4.1 masalah
dumber daya alam struktur penguasaan dumber daya alam
Semboyan “Bhinneka
Tunggal Ika” secara filosofis menunjukkan penghormatan bangsa Indonesia atas
kemajemukan atau keberagaman sistem sosial yang dimilikinya. Ketergantungan dan
tidak-terpisahan antara pengelolaan sumberdaya dan keanekaragaman hayati ini
dengan sistem-sistem sosial lokal yang hidup di tengah masyarakat bisa secara
gamblang dilihat dalam kehidupan sehari-hari di daerah pedesaan, baik dalam
komunitas- komunitas masyarakat adat yang saat ini populasinya diperkirakan
antara 50 – 70 juta orang, maupun dalam komunitas-komunitas local lainnya yang
masih menerapkan sebagian dari sistem sosial berlandaskan pengetahuan dan
cara-cara kehidupan tradisional. Yang dimaksudkan dengan masyarakat adat di
sini adalah mereka yang secara tradisional tergantung dan memiliki ikatan
sosio-kultural dan religius yang erat dengan lingkungan lokalnya. Batasan ini
mengacu pada “Pandangan Dasar dari Kongres I Masyarakat Adat Nusantara” tahun
1999 yang menyatakan bahwa masyarakat adat adalah komunitas-komunitas yang
hidup berdasarkan asal-usul secara turun-temurun di atas satu wilayah adat,
yang memiliki kedaulatan atas tanah dan kekayaan alam, kehidupan sosial budaya
yang diatur oleh hukum adat, dan lembaga adat yang mengelola keberlangsungan
kehidupanmasyarakat.
Sudah banyak studi yang
menunjukkan bahwa masyarakat adat di Indonesia secara tradisional berhasil
menjaga dan memperkaya keanekaan hayati alami. Adalah suatu realitas bahwa
sebagian besar masyarakat adat masih memiliki kearifan adat dalam pengelolaan
sumberdaya alam. Sistem-sistem lokal ini berbeda satu sama lain sesuai kondisi
sosial budaya dan tipe ekosistem setempat. Mereka umumnya memiliki sistem
pengetahuan dan pengelolaan sumberdaya lokal yang diwariskan dan ditumbuh-
kembangkan terus-menerus secara turun temurun. Kearifan tradisional ini,
misalnya, bias dilihat pada komunitas masyarakat adat yang hidup di ekosistem
rawa bagian selatan Pulau Kimaam di Kabupaten Merauke, Irian Jaya. Komunitas
adat ini berhasil mengembangkan 144 kultivar ubi, atau lebih tinggi dari yang
ditemukan pada suku Dani di Palimo, Lembah Baliem,yang hanya 74 varietas ubi.

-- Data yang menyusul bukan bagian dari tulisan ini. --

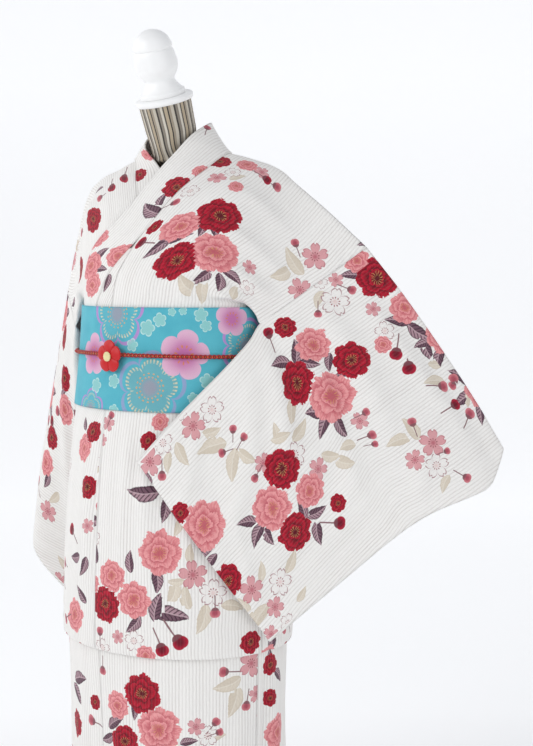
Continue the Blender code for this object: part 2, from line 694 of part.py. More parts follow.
def sleeve(name, side, front_seam, back_seam):
    """A bag folded along its top, sewn below, open at the wrist and along the body."""
    left = side > 0
    stations = 11
    down = ARM_STEPS + FREE_STEPS + 1
    top = path(LEFT_TOP if left else RIGHT_TOP, np.linspace(0, 1, stations))
    bottom = path(LEFT_BOTTOM if left else RIGHT_BOTTOM, np.linspace(0, 1, stations))
    layers = []
    tables = (
        (LEFT_FRONT_INNER, LEFT_FRONT_CUFF, LEFT_BACK_INNER, LEFT_BACK_CUFF)
        if left
        else (RIGHT_FRONT_INNER, RIGHT_FRONT_CUFF, RIGHT_BACK_INNER, RIGHT_BACK_CUFF)
    )
    for seam, inner_table, cuff_table, front in (
        (front_seam, tables[0], tables[1], True),
        (back_seam, tables[2], tables[3], False),
    ):
        held = plane_values(seam)
        free = path(inner_table, np.linspace(0.0, 1.0, FREE_STEPS + 2))[1:]
        inner = np.vstack([held, free])
        top[0] = held[0]
        cuff = path(cuff_table, np.linspace(0.0, 1.0, len(inner)))
        grid = patch(top, bottom, inner, cuff)
        p = np.linspace(0, 1, stations)[:, None]
        q = np.linspace(0, 1, len(inner))[None, :]
        swell = (0.013 if left else 0.012) * np.sin(q * math.pi) ** 0.7 * np.sin(p * math.pi) ** 0.8
        grid[..., 2] += swell if front else -swell
        layers.append(grid)
    front, back = layers
    near = body_face(front[..., 0], front[..., 1], 0.012, 1.0 if left else -1.0)
    free = np.linspace(0, 1, front.shape[1])[None, :] * np.ones((stations, 1)) > 0.40
    free = free | (np.linspace(0, 1, stations)[:, None] > 0.15)
    if left:
        reach = body_face(back[..., 0], back[..., 1], 0.0152, 1.0)
        back[..., 2] = np.where(free, np.maximum(back[..., 2], reach), back[..., 2])
        limit = np.maximum(near, back[..., 2]) + 0.004
        front[..., 2] = np.where(free, np.maximum(front[..., 2], limit), front[..., 2])
    else:
        reach = body_face(front[..., 0], front[..., 1], 0.0135, -1.0)
        front[..., 2] = np.where(free, np.minimum(front[..., 2], reach), front[..., 2])
        limit = np.minimum(reach, front[..., 2]) - 0.004
        back[..., 2] = np.where(free, np.minimum(back[..., 2], limit), back[..., 2])
    both = (front[:, -1] + back[:, -1]) / 2.0
    front[:, -1] = both
    ring = np.concatenate([front, back[:, -2:0:-1]], axis=1)
    grid = plane_point(ring)
    closed_rows = 7
    return add_sheet(name, grid, CLOTH, around_cols=True, closed_end=closed_rows)


def belt():
    """The half-width belt cloth, wound round the waist."""
    angles = np.arange(44) * (360.0 / 44)
    heights = [OBI_LOW, 1.015, 1.07, OBI_TOP - 0.001]
    degrees, height = np.meshgrid(angles, heights)
    grid = body(degrees, height, np.full(degrees.shape, 0.0034))
    return add_sheet("obi", grid, OBI, around_cols=True)


def bow_loop(name, side):
    """One wing of the bow at the back: belt cloth turned back on itself, open above and below."""
    low, high = 0.985, 1.105
    outline = []
    for step in range(22):
        turn = 2 * math.pi * step / 22.0
        reach = 0.5 - 0.5 * math.cos(turn)
        depth = 0.008 + 0.012 * math.sin(reach * math.pi) ** 0.8
        across = 0.0166 + 0.083 * reach
        outline.append((across, 0.163 + depth * math.sin(turn) * 0.9 - 0.012 * reach ** 2))
    grid = []
    for part in np.linspace(0.0, 1.0, 4):
        ring = []
        for x, y in outline:
            fan = 1.0 + 0.25 * (x - 0.017) / 0.083
            height = (low + high) / 2 + (part - 0.5) * (high - low) * fan - 0.10 * (x - 0.017)
            ring.append((side * x, y, height))
        grid.append(ring)
    return add_sheet(name, np.array(grid), OBI, around_cols=True)


def block(name, centre, size, bevel):
    """A soft-edged block, skinned over rings from its bottom to its top."""
    rings = []
    soft = bevel / size[2]
    for share, inset in ((-0.5, 1.0), (-0.5 + soft, 0.0), (0.5 - soft, 0.0), (0.5, 1.0)):
        ring = []
        for step in range(16):
            turn = 2 * math.pi * (step + 0.5) / 16.0
            cos, sin = math.cos(turn), math.sin(turn)
            x = math.copysign(abs(cos) ** 0.5, cos) * (size[0] / 2 - inset * bevel)
            y = math.copysign(abs(sin) ** 0.5, sin) * (size[1] / 2 - inset * bevel)
            ring.append((centre[0] + x, centre[1] + y, centre[2] + share * size[2]))
        rings.append(ring)
    return add_rings(name, rings)


def turned(name, base, axis_lean, profile, sides=20):
    """A turned solid: radius and height along an axis that leans forward."""
    axis = np.array([0.0, -math.sin(axis_lean), math.cos(axis_lean)])
    across = np.array([1.0, 0.0, 0.0])
    other = np.cross(axis, across)
    rings = []
    for radius, height in profile:
        turn = np.arange(sides) * 2 * math.pi / sides
        ring = np.array(base) + axis * height + radius * (
            np.cos(turn)[:, None] * across + np.sin(turn)[:, None] * other
        )
        rings.append(ring)
    return add_rings(name, rings)


def torso():
    """The padded limbless form with its neck, skinned over ellipses."""
    rings = []
    for height, wide, deep, middle in TORSO:
        turn = np.arange(28) * 2 * math.pi / 28
        lean = max(0.0, height - 1.33) / 0.12 * math.tan(LEAN)
        y = middle + deep * np.sin(turn)
        z = height - (y - middle) * min(lean, math.tan(LEAN)) * -1.0
        rings.append(np.stack([wide * np.cos(turn), y, z], axis=-1))
    return add_rings("form_torso", rings)


def flower():
    """The small clasp on the cord: five round petals about a raised middle."""
    angle = -5.5
    at = body(angle, 1.046, 0.0140)
    out = np.array([math.sin(math.radians(angle)), -math.cos(math.radians(angle)), 0.0])
    side = np.array([math.cos(math.radians(angle)), math.sin(math.radians(angle)), 0.0])
    up = np.array([0.0, 0.0, 1.0])

    def outline(scale, depth):
        ring = []
        for step in range(40):
            turn = 2 * math.pi * step / 40
            radius = scale * (0.0228 + 0.0034 * math.cos(5 * turn))
            flat = side * radius * math.sin(turn) + up * radius * math.cos(turn)
            ring.append(at + flat + out * depth)
        return ring

    rings = [outline(0.96, -0.0022), outline(1.0, 0.0), outline(0.97, 0.0022), outline(0.70, 0.0030)]
    add_rings("clasp_flower", rings)
    rings = []
    for scale, depth in ((0.30, 0.0034), (0.33, 0.0048), (0.26, 0.0062), (0.12, 0.0068)):
        ring = []
        for step in range(14):
            turn = 2 * math.pi * step / 14
            radius = 0.0228 * scale
            flat = side * radius * math.sin(turn) + up * radius * math.cos(turn)
            ring.append(at + flat + out * depth)
        rings.append(ring)
    add_rings("clasp_centre", rings)


def build():
    """Make every piece."""
    clear_scene()
    skirt("skirt_right_gore", -GORE_EDGE - 53.0, -GORE_EDGE, [SKIRT_UNDER, SKIRT_UNDER], 7)
    skirt("skirt_right_front", -SIDE, 17.0, [SKIRT_UNDER, SKIRT_UNDER], 11)
    skirt("skirt_right_back", 180.0, 360.0 - SIDE, [SKIRT_MIDDLE, SKIRT_UNDER], 11)
    skirt("skirt_left_back", SIDE, 180.0, [SKIRT_OVER, SKIRT_MIDDLE], 11)
    skirt("skirt_left_front", GORE_SEAM, SIDE, [SKIRT_OVER, SKIRT_OVER], 11)
    skirt("skirt_left_gore", GORE_EDGE, GORE_SEAM, [SKIRT_OVER, SKIRT_OVER], 7)
    for word, side in (("left", 1), ("right", -1)):
        front, back = body_panel("body_" + word, side)
        sleeve("sleeve_" + word, side, front, back)
    gore("gore_left", 1)
    gore("gore_right", -1)
    collar()
    belt()
    bow_loop("bow_left", 1)
    bow_loop("bow_right", -1)
    block("bow_knot", (0.0, 0.158, 1.045), (0.030, 0.026, 0.122), 0.006)
    cord = []
    for step in range(48):
        degrees = 7.5 * step
        cord.append(body(degrees, 1.046 + 0.003 * math.cos(math.radians(degrees)), 0.0084))
    add_loop("cord", cord, 0.0032)
    flower()
    torso()
    top = np.array([0.0, -0.036, 1.449])
    axis = np.array([0.0, -math.sin(LEAN), math.cos(LEAN)])
    turned("form_cap", top + axis * 0.0004, LEAN, CAP, 28)
    turned("form_finial", top + axis * 0.0108, LEAN, FINIAL, 24)
    turned("form_pole", (0.0, 0.0, 0.0245), 0.0, [(0.0125, 0.0), (0.0125, 0.6750)], 20)
    turned("form_base", (0.0, 0.0, 0.0), 0.0, FOOT, 40)


build()
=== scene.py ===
"""Looks of the cotton robe with its belt on a dress form: fine cloth, print, cord, form and stage.

Each cut and sewn piece is a thin shell on the form of its own solid. Metres, in the part's frame.
"""
import math
import random

import bpy
import numpy as np
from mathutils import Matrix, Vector


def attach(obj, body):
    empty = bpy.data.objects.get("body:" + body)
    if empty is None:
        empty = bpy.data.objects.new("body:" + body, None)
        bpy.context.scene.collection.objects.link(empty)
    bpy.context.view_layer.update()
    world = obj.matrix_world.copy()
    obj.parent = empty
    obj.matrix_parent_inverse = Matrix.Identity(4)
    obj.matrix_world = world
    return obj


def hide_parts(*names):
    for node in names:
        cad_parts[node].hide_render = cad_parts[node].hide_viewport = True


# Cloth: half thickness of one layer, of the doubled collar and of the belt cloth.
CLOTH = 0.00065
COLLAR = 0.0013
OBI = 0.0009
# The angle taken up by half the free space between two pieces along a seam of the body.
GAP = math.degrees(0.0003 / 0.17) * 0.6
# How far each wrapped layer lies inside the outermost one.
TUCK = -0.0026
UNDER = -0.0052
SKIRT_OVER = -0.0080
SKIRT_UNDER = -0.0108
SKIRT_MIDDLE = -0.0094
# Heights: hem, lower edge of the waist fold, belt from bottom to top.
HEM = 0.070
FOLD = 0.583
OBI_LOW = 0.962
OBI_TOP = 1.124
# Rows of the robe over its waist fold and under the belt.
OUTER_HEIGHTS = (0.62, 0.71, 0.80, 0.88)
BELT_HEIGHTS = (OBI_LOW, 1.00, 1.045, 1.09)
# Seams round the body in degrees from the front, towards the wearer's left.
SIDE = 80.0
GORE_SEAM = -11.0
GORE_EDGE = -70.0
# The lifted sleeve lies parallel to a plane that is turned this far from the front.
TURN = math.radians(35.0)
# Rows of the robe from its waist fold over the shoulder: how many along the armhole.
ARM_STEPS = 6
FREE_STEPS = 7
# Row of the armhole's lower end, and the place where a panel's outer edge lies.
ARM_LOW = 0.28
ARM_EDGE = 1.0 - 0.0006
# How far inside the panel's edge a sleeve begins.
ARM_OVERLAP = 0.0006
# Least distance between a sleeve's two layers where they pass the body.
LAYERS_APART = 0.004
UP = np.array([0.0, 0.0, 1.0])
# Stands for out of reach.
FAR = 9.0

# Outermost wrapped layer: height, half width, half depth, centre y.
BODY = [
    (0.07, 0.184, 0.152, -0.006), (0.25, 0.191, 0.158, -0.009), (0.45, 0.197, 0.164, -0.011),
    (0.60, 0.201, 0.168, -0.012), (0.75, 0.197, 0.164, -0.012), (0.88, 0.187, 0.155, -0.010),
    (0.962, 0.178, 0.147, -0.008), (1.05, 0.170, 0.139, -0.006), (1.124, 0.166, 0.135, -0.005),
]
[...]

Di berbagai komunitas adat di Kepulauan Maluku dan sebagian besar di Irian Jaya
bagian utara dijumpai sistem-sistem pengaturan alokasi (tata guna) dan pengelolaan
terpadu ekosistem daratan dan laut yang khas setempat, lengkap dengan pranata
(kelembagaan) adat yang menjamin sistem- sistem lokal ini bekerja secara
efektif. Sampai saat ini hanya sebagian yang sangat kecil saja yang dikenal
dunia ilmu pengetahuan modern tentang sistem-sistem lokal ini. Contoh di
antaranya adalah pranata adat sasi yang ditemukan disebagian besar Maluku yang
mengatur keberlanjutan pemanfaatan atas suatu kawasan dan jenis-jenis hayati
tertentu. Contoh lainnya yang sudah banyak dikenal adalah perladangan berotasi
komunitas-komunitas adat “Orang Dayak” di Kalimantan berhasil mengatasi
permasalahan lahan yang tidak subur.